In fact, as John writes, if we claim to be beyond the consequences and guilt of our sin we are deceiving ourselves and the truth is not in us. Sinners to the end. This might sound like terribly bad news. The worst. But, keep reading:

“But if we confess our sins, he is faithful and righteous, forgiving us our sins and cleansing us from all unrighteousness”.

Yes, you will keep sinning in word, thought, and deed until Christ calls you home or returns. His supreme and sufficient sacrifice – and your faith therein – has done all that needs to be done in order for you to inherit eternal life. So, does that mean you never need to confess your sins in the here and now? What does John write?

“But if we confess our sins, he is faithful and righteous, forgiving us our sins and cleansing us from all unrighteousness”.

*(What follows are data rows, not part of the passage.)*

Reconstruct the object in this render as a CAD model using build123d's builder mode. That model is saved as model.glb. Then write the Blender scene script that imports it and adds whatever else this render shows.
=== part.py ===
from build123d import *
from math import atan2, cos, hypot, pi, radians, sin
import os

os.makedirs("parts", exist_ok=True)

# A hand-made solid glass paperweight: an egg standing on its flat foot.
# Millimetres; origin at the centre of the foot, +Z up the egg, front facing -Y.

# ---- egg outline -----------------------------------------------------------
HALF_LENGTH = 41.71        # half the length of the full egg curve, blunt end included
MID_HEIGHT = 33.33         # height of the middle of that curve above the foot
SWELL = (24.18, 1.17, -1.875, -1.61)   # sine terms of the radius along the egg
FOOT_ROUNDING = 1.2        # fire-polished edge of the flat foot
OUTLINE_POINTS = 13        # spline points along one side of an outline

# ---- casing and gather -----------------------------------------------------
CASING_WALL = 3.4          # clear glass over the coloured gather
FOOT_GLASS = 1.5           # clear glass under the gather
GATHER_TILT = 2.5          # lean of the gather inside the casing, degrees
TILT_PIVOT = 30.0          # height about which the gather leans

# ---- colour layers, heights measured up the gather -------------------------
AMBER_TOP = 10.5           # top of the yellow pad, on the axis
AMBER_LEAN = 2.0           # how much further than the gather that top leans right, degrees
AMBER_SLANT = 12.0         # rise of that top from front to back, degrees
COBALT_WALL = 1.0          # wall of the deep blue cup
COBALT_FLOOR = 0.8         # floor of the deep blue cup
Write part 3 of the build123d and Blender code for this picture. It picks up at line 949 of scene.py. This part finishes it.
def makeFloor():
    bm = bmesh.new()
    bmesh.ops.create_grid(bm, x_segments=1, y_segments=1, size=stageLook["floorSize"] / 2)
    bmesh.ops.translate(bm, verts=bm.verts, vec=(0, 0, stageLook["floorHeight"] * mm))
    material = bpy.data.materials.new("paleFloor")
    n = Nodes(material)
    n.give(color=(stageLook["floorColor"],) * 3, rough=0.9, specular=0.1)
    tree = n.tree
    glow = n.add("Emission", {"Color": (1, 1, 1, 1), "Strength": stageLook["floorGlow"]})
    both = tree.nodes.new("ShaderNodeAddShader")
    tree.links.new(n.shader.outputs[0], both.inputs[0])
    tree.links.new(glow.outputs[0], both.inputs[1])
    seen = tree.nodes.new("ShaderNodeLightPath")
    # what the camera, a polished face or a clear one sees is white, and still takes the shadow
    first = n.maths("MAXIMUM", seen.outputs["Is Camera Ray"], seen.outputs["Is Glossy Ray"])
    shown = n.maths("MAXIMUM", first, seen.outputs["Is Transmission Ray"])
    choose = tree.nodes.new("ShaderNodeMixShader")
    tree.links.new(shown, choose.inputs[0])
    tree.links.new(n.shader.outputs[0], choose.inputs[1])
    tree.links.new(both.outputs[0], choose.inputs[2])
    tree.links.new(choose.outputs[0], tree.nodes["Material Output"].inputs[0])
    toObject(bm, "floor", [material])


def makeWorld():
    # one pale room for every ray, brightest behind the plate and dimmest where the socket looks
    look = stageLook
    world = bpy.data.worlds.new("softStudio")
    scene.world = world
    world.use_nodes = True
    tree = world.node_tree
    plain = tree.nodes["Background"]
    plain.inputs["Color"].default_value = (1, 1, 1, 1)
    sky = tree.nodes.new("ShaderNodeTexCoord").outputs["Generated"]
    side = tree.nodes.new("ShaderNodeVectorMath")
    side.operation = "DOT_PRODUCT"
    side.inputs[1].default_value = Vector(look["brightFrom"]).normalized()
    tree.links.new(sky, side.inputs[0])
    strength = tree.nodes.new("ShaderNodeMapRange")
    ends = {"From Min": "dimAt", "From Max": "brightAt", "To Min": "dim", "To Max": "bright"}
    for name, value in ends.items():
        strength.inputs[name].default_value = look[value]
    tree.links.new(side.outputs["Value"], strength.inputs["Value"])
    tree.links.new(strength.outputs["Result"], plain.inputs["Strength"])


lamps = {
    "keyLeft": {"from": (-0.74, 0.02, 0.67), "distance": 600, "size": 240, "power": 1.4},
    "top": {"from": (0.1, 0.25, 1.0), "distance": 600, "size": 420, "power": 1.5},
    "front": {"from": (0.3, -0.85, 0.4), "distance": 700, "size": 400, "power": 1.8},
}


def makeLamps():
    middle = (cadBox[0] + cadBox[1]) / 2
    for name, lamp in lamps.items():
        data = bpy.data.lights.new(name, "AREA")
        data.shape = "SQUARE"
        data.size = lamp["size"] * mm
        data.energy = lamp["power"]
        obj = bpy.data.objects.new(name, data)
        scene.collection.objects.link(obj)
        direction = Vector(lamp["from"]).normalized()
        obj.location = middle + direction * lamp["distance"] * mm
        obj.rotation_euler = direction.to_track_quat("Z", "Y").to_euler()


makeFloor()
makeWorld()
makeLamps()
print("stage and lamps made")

Think of a lovely child. Maybe 3/4/5 years old. Old enough to know that their parents love them unconditionally. Old enough to know that if they mess up, they’re not going to be banished from the family and left alone to fend for themselves. But, that child still says sorry and ask for forgiveness when they contravene the rules of the household, don’t they? They still come to Mum or Dad and say sorry, say they will do their best not to do whatever it was again, and ask for forgiveness even though they know it’s already assured. 

So, is it right for us to confess our sin to our Father in heaven? Absolutely.

Why do we do this? Because He is faithful and righteous. Whilst He has already forgiven us big-picture, there is still daily forgiveness and grace on offer, and as a loving parent loves to forgive their children, so your heavenly Father loves to forgive you too.